After much bitching and moaning ("Goddammit, cats, why is your life so easy? Why don't you get off your butts and do an Ironman? Why do you poop so much?"), I sucked it up, donned my ridiculously fluorescent water repellent running vest and nailed the workout. And there was actually a lull in the weather for most of my run, with no rain until the end.

Pretty -- in a gloomy, foreboding, Pacific Northwest way.

Then that night, there was a crazy wind storm. And maybe this is just me (actually, this most likely is just me), but every time the wind starts howling, I'm totally convinced it's the end of the world and I feel like I should go to the store and buy all the Spam and toilet paper and start filling my bathtub with water.

But like I said: Just me.

Anyway, so there was a crazy wind storm. And I got up the next day to ride my bike for seven hours. (So clearly the world didn't end.) I decided to stay on the Burke-Gilman and Sammamish River trails because I was afraid of crappy road conditions and getting hit by a car in the bad weather. Also, I thought doing out-and-backs on the trails would be good mental practice for the loops of IMAZ.

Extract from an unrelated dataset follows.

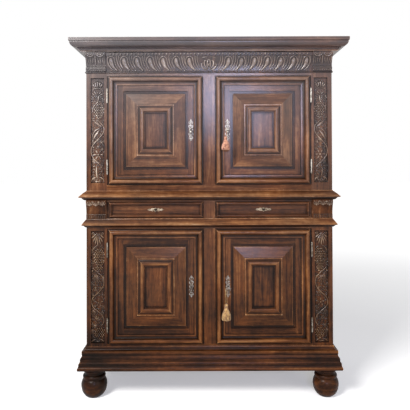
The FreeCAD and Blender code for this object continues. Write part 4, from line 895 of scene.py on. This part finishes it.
def frieze_block_carving(side, flip):
    """Swags and reeds on the block beside the frieze."""
    blocks = front_of("frieze_corner_blocks")
    work = Carving(side + "_frieze_block_carving", blocks, flip * BLOCK_MIDDLE, -flip)
    for middle in (-27, 27):
        work.stroke(
            (middle - 24, 1923, 1.6), (middle - 20, 1911, 3.4), (middle, 1903, 4.4), (middle + 20, 1911, 3.4),
            (middle + 24, 1923, 1.6), cap=5.4)
        work.stroke(
            (middle - 15, 1922, 1.2), (middle - 11, 1915, 2.2), (middle, 1911, 2.8), (middle + 11, 1915, 2.2),
            (middle + 15, 1922, 1.2), cap=4.4)
        for out in (-16, 0, 16):
            work.stroke(
                (middle + out, 1900, 1), (middle + out * 0.8, 1886, 2.4), (middle + out * 0.5, 1866, 1))
    work.stroke((0, 1922, 2.2), (0, 1902, 3.6), (0, 1880, 3.2), (0, 1862, 1.4))
    work.pair((50, 1920, 1.4), (50, 1895, 2.6), (47, 1864, 1.2))
    for height, width in ((1855, 2.6), (1847, 2.2), (1838, 2.6)):
        work.stroke((-53, height, width), (0, height, width), (53, height, width), cap=3.2)
    for number in range(-4, 5):
        work.bead(number * 12.4, 1829.5, 3)
    work.finish(carved_gadroons)


def drawer_block_carving(side, flip):
    """Leaves at the head and small flutes at the foot of the block beside the drawers."""
    blocks = front_of("drawer_corner_blocks")
    work = Carving(side + "_drawer_block_carving", blocks, flip * BLOCK_MIDDLE, -flip, swell=1.35)
    for middle in (-36, 0, 36):
        for way in (-1, 1):
            work.stroke((middle, 1072, 1.2), (middle + way * 7, 1084, 3.6), (middle + way * 13, 1097, 1.6))
            work.stroke(
                (middle + way * 3, 1074, 1.2), (middle + way * 13, 1078, 3), (middle + way * 17, 1088, 1.4))
        work.stroke((middle, 1070, 1.4), (middle, 1084, 3.4), (middle, 1099, 1.4))
    for across in (-18, 18):
        work.bead(across, 1094, 4.2)
    for across in range(-48, 49, 12):
        work.stroke((across, 1002, 2), (across, 1009, 3), (across, 1017, 1.6), cap=3.2)
    work.stroke((-53, 1021, 1.6), (0, 1021, 1.8), (53, 1021, 1.6), cap=2.6)
    work.finish(carved_lit_tips)


# Metal plates

def scrolls(plate, z, *shapes):
    """Thin scrolls, each mirrored to both sides of the keyhole, above it and below it."""
    for points in shapes:
        for up in (-1, 1):
            plate.pair(*[(across, z + up * rise, width) for across, rise, width in points], proud=1, cap=2.4)


def fit_plate(plate, keyhole, material, part):
    """The plate takes the place of the frame's plain one, and the keyhole lies on it as a dark piece of painted
    shade.
    """
    piece = plate.finish(material, part)
    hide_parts(part + "_escutcheon")
    keyhole.finish(keyhole_painted_shade, part)


def door_plate(door, mirror):
    """A pierced scroll plate round the keyhole."""
    x, z = (value / MM for value in middle_of(door + "_escutcheon"))
    back = front_of(door + "_frame")
    plate = Carving(door + "_scroll_plate", back, x, mirror)
    scrolls(
        plate, z,
        ((1, 10, 2.2), (8, 14, 2.2), (12, 21, 2), (10, 28, 1.8), (4, 29, 1.6), (3, 24, 1.4), (6, 22, 1.6)),
        ((1, 30, 1.8), (5, 35, 2), (10, 40, 1.8), (11, 46, 1.5), (7, 49, 1.4), (5, 45, 1.3)),
        ((0, 40, 1.6), (4, 50, 2), (3, 56, 1.4), (0, 61, 0.9)))
    plate.pair((2, z - 13, 2), (9, z - 6, 2.8), (9, z + 6, 2.8), (2, z + 13, 2), proud=1, cap=2.6)
    for up in (-1, 1):
        plate.stroke((0, z + up * 56, 1.6), (0, z + up * 30, 2), (0, z + up * 12, 2), proud=0.9, cap=2)
        plate.bead(0, z + up * 36, 2.6)
    plate.stroke((0, z - 11, 4.5), (0, z, 5.5), (0, z + 11, 4.5), proud=0.3, cap=1.2)
    # The keyhole is a dark piece on the plate: painted shade that stands for the hole.
    keyhole = Carving(door + "_keyhole", back, x, mirror)
    keyhole.stroke((0, z - 7, 1.6), (0, z, 1.8), proud=2.1, cap=4)
    keyhole.bead(0, z + 2.5, 3.4, cap=4.2)
    fit_plate(plate, keyhole, iron, door)


def drawer_plate(drawer):
    """A long scroll plate on the drawer, with a shield at its keyhole."""
    x, z = (value / MM for value in middle_of(drawer + "_escutcheon"))
    back = front_of(drawer + "_front")
    plate = Carving(drawer + "_scroll_plate", back, x)
    scrolls(
        plate, z,
        ((4, 7, 1.8), (10, 5, 2), (16, 7, 1.8), (22, 6, 1.6), (24, 2, 1.5), (20, 2, 1.4)),
        ((20, 0, 1.6), (28, 3, 2), (34, 5, 1.6), (39, 4, 1.4), (38, 1, 1.3)))
    plate.pair((8, z, 2.2), (26, z, 2.4), (40, z, 2), (45, z, 1), proud=1, cap=2.4)
    plate.stroke((0, z - 11, 2), (0, z - 5, 7), (0, z + 4, 7.5), (0, z + 10, 2.5), proud=0.3, cap=1.6)
    for across in (-32, 32):
        plate.bead(across, z, 2.4)
    # The keyhole is a dark piece on the plate: painted shade that stands for the hole.
    keyhole = Carving(drawer + "_keyhole", back, x)
    keyhole.stroke((0, z - 8, 2.2), (0, z, 2.6), proud=1, cap=2.6)
    keyhole.bead(0, z + 1, 8.4, 0.75, cap=3)
    fit_plate(plate, keyhole, brass, drawer)


# Tassels

BOW_OUT = 0.052
BOW_SIDE = 0.0905
CORD_THICK = 0.002
LOOP_HALF = 0.0042
# The wound head, and the bindings round it: place as a share of the tassel's length, radius and thickness
HEAD_PLACE = 0.905
HEAD_SIZE = (0.0092, 0.0092, 0.0078)
WINDINGS = 16
WINDING_RADIUS = 0.0084
WINDING_THICK = 0.0009
BINDINGS = ((0.815, 0.0072, 0.0014), (0.79, 0.0076, 0.0014), (0.765, 0.0084, 0.0014), (0.985, 0.0035, 0.0012))
# Rings of strands: a share of the skirt's radius, and how many. A skirt's pairs are shares of height and reach.
SKIRT_RADIUS = 0.0244
SKIRT_RINGS = ((1.0, 58), (0.82, 40), (0.55, 22), (0.2, 8))
UPPER_SKIRT = ((0.80, 0.24), (0.74, 0.36), (0.66, 0.46), (0.52, 0.62), (0.34, 0.82), (0.16, 1.0), (0, 0.84))
LOWER_SKIRT = ((0.80, 0.23), (0.72, 0.32), (0.62, 0.44), (0.48, 0.70), (0.32, 0.92), (0.16, 1.0), (0, 0.94))
TASSELS = {
    "upper": {"loop": 0.040, "length": 0.073, "skirt": UPPER_SKIRT, "seed": 21},
    "lower": {"loop": 0.084, "length": 0.088, "skirt": LOWER_SKIRT, "seed": 34},
}


def silk(name, light, dark):
    """Twisted floss: fine lengthwise threads, with painted shade between the strands."""
    finish = Finish(name)
    thread = finish.noise(finish.scaled((1, 1, 0.05)), 1500.0, 2.0, 0.6)
    patch = finish.noise(finish.place, 85.0, 2.0, 0.6)
    # Painted shade between the strands.
    shade_between = finish.both(finish.closed(0.004), 1.3)
    amount = finish.plus(shade_between, finish.span(thread, 0.35, 0.7, 0.0, 0.45), clamp=True)
    stained = finish.span(patch, 0.46, 0.58, 0.0, 0.85)
    finish.give(
        Base_Color=finish.mix(stained, finish.mix(amount, light, dark), dark),
        Roughness=finish.span(thread, 0.3, 0.7, 0.5, 0.75), Sheen_Weight=0.4,
        Normal=finish.relief(thread, 0.5, 0.0003))
    return finish.material


def bow_of(stage):
    """The middle of the key's bow, over which the tassel hangs."""
    return BOW_SIDE, FACE_Y - BOW_OUT, KEY_Z[stage]


def loop_cord(stage, material):
    """The cord goes up from the tassel's head, over the key's bow and down again."""
    x, y, z = bow_of(stage)
    about = TASSELS[stage]
    foot = z - about["loop"] - 0.08 * about["length"]
    bend = z - 6 * CORD_THICK
    left, right, over = x - LOOP_HALF, x + LOOP_HALF, z + LOOP_HALF
    turns = ((left, foot), (left, bend), (left, over), (right, over), (right, bend), (right, foot))
    name = stage + "_tassel_cord"
    curve = tube_curve(name, CORD_THICK / 2, 3, 8)
    smooth_tube(curve, [((across, y, up), 1.0) for across, up in turns])
    cord = bpy.data.objects.new(name, curve)
    show(cord)
    cord.data.materials.append(material)
    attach(cord, stage + "_tassel")
    return cord


def ring(place, radius, thick, around, sides, turned=(0, 0, 0)):
    bpy.ops.mesh.primitive_torus_add(
        major_radius=radius, minor_radius=thick, major_segments=around, minor_segments=sides, location=place,
        rotation=turned)
    return bpy.context.object


def wound_head(x, y, foot, length):
    """A head of wound thread, with bindings under it and at the cord."""
    middle = (x, y, foot + HEAD_PLACE * length)
    bpy.ops.mesh.primitive_uv_sphere_add(segments=24, ring_count=14, radius=1)
    head = bpy.context.object
    head.scale = HEAD_SIZE
    head.location = middle
    parts = [head]
    for share, radius, thick in BINDINGS:
        parts.append(ring((x, y, foot + share * length), radius, thick, 28, 8))
    for number in range(WINDINGS):
        turned = (math.radians(90), 0, math.pi * number / WINDINGS)
        parts.append(ring(middle, WINDING_RADIUS, WINDING_THICK, 20, 6, turned))
    return parts


def loose_strands(name, x, y, foot, about):
    """Rings of strands, each with its own sway and its own length."""
    random = Random(about["seed"])
    curve = tube_curve(name, MM, 1, 3)
    curve.use_fill_caps = True
    for share_of_radius, count in SKIRT_RINGS:
        for number in range(count):
            angle = 2 * math.pi * (number + random.uniform(-0.3, 0.3)) / count
            sway = random.uniform(-0.16, 0.16)
            drop = random.uniform(-0.012, 0.03)
            placed = []
            for share, reach in about["skirt"]:
                at_tip = share < 0.1
                turn = angle + sway * (0.8 - share)
                radius = SKIRT_RADIUS * reach * share_of_radius * (1 + random.uniform(-0.02, 0.02))
                up = foot + about["length"] * max(share + (drop if at_tip else 0.0), 0.0)
                place = (x + radius * math.cos(turn), y + radius * math.sin(turn), up)
                placed.append((place, 1.2 if at_tip else 1.5))
            smooth_tube(curve, placed)
    return curve_to_mesh(name, curve)


def tassel(stage, material):
    """A wound head with a binding, over a skirt of loose strands."""
    x, y, z = bow_of(stage)
    about = TASSELS[stage]
    foot = z - about["loop"] - about["length"]
    name = stage + "_tassel_floss"
    head = wound_head(x, y, foot, about["length"])
    piece = join_smooth([loose_strands(name, x, y, foot, about), *head])
    dress(piece, name, material, stage + "_tassel")
    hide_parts(stage + "_tassel")
    return piece


for side, flip in SIDES.items():
    upper_pilaster(side, flip)
    lower_pilaster(side, flip)
    frieze_block_carving(side, flip)
    drawer_block_carving(side, flip)
    for stage in STAGES:
        door_plate("%s_%s_door" % (stage, side), flip)
    drawer_plate(side + "_drawer")
frieze_carving()
SILKS = {
    "upper": silk("copper_silk", tint(208, 152, 120), tint(112, 54, 30)),
    "lower": silk("golden_silk", tint(196, 156, 92), tint(104, 64, 26)),
}
for stage in STAGES:
    loop_cord(stage, SILKS[stage])
    tassel(stage, SILKS[stage])


# Floor, light and camera

# How far from the middle the floor's glow begins and ends to rise, and how strong it is there
GLOW_FROM = (1.6, 6.0)
FLOOR_GLOW = (0.30, 0.70)
FLOOR_GREY = (0.9, 0.9, 0.9, 1)
ROOM_LIGHT = 0.34
# The photo's camera, with its lens and picture width in millimetres and its tilt and roll in degrees
EYE = (-0.0239, -2.9163, 1.30)
PICTURE_WIDTH = 36
LENS = 42.15
SHIFT = -0.1085
TILT = 0.5
ROLL = -0.2


def background_rays(nodes):
    """One where the background is seen directly, in a reflection or through glass."""
    rays = nodes.add("ShaderNodeLightPath").outputs
    seen = nodes.math("MAXIMUM", rays["Is Camera Ray"], rays["Is Glossy Ray"])
    return nodes.math("MAXIMUM", seen, rays["Is Transmission Ray"])


def stage_floor():
    """A pale floor that grows brighter towards the white background."""
    finish = Finish("pale_floor")
    finish.give(Base_Color=FLOOR_GREY, Roughness=0.9)
    away = finish.add("ShaderNodeVectorMath", {0: finish.place}, operation="LENGTH").outputs["Value"]
    glowing = finish.both(background_rays(finish), finish.span(away, *GLOW_FROM, *FLOOR_GLOW))
    glow = finish.add("ShaderNodeEmission", {"Strength": glowing})
    blend = finish.add("ShaderNodeAddShader", {0: finish.shader.outputs[0], 1: glow.outputs[0]})
    finish.feed(finish.tree.nodes["Material Output"].inputs["Surface"], blend.outputs[0])
    bpy.ops.mesh.primitive_plane_add(size=60, location=(0, 0, 0))
    floor = bpy.context.object
    floor.name = "floor"
    floor.data.materials.append(finish.material)


def lamp(name, place, target, size, power, colour):
    """A soft rectangular lamp that looks at a point."""
    data = bpy.data.lights.new(name, "AREA")
    data.shape = "RECTANGLE"
    data.size, data.size_y = size
    data.energy = power
    data.color = colour
    item = bpy.data.objects.new(name, data)
    item.location = place
    item.rotation_euler = (Vector(target) - Vector(place)).to_track_quat("-Z", "Y").to_euler()
    show(item)


def studio():
    """A white background, a dimmer room light that isn't seen, and three lamps."""
    world = bpy.data.worlds.new("studio")
    bpy.context.scene.world = world
    world.use_nodes = True
    nodes = Nodes(world.node_tree)
    lit = nodes.tree.nodes["Background"]
    nodes.feed(lit.inputs["Color"], WHITE)
    nodes.feed(lit.inputs["Strength"], ROOM_LIGHT)
    seen = nodes.add("ShaderNodeBackground", {"Color": WHITE, "Strength": 1.0})
    shares = {0: background_rays(nodes), 1: lit.outputs[0], 2: seen.outputs[0]}
    blend = nodes.add("ShaderNodeMixShader", shares)
    nodes.feed(nodes.tree.nodes["World Output"].inputs["Surface"], blend.outputs[0])
    lamp("key_lamp", (-2.2, -3.3, 3.7), (0, 0, 1.2), (1.5, 1.5), 270, (1, 0.98, 0.95))
    lamp("fill_lamp", (2.6, -3.4, 1.8), (0, 0, 1.0), (2.2, 2.2), 36, (1, 0.97, 0.93))
    lamp("window", (0.40, -5.2, 2.18), (0.1, -0.22, 1.6), (1.0, 0.85), 92, (0.60, 0.66, 1))


def photographers_camera():
    """The photo's camera at eye height; its frame is shifted down, so the cupboard's sides stay upright."""
    data = bpy.data.cameras.new("camera")
    data.sensor_width = PICTURE_WIDTH
    data.lens = LENS
    data.shift_y = SHIFT
    camera = bpy.data.objects.new("camera", data)
    tilt = Matrix.Rotation(math.radians(90 + TILT), 4, "X")
    roll = Matrix.Rotation(math.radians(ROLL), 4, "Z")
    camera.matrix_world = Matrix.Translation(EYE) @ tilt @ roll
    show(camera)
    bpy.context.scene.camera = camera


stage_floor()
studio()
photographers_camera()
bpy.context.scene.view_settings.view_transform = "Standard"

Yet even on the trails, the debris was bad. 

Downed tree? I guess I'll turn around here.

And then about 60 miles in, I got caught in a torrential downpour. (Nothing like the feeling of backtire splash seeping down your buttcrack.) At first, I thought: No big deal, I'll be careful, this is nothing. But then the rain came down harder and harder, and the drops actually physically started to sting. 

I took shelter in a public bathroom.


Still, I powered through and finished the ride -- it was a slow, wet slog, and I ended up with only 87 miles when I had been hoping for 95 or more. (And at some point, I must've run over a pile of dog poop, too, because there was poop on my tire and on one of my pedals. I'm going to just keep telling myself this was dog poop and not human poop. And that it was only on my bike and not actually on my body.) And then I did a 30-minute transition run.

"Ironman training is super dumb!"

Hooray for massive volume.

2 comments

Angela Knotts said...

Honestly at this point in my life I am so over character & the building of it. Also, I hope you don't have Ebola now from the poop, because that would be a whole other level of unnecessary character-building.

Cathryn said...

Your character must be enormous by now! Nearly there. Nearly there.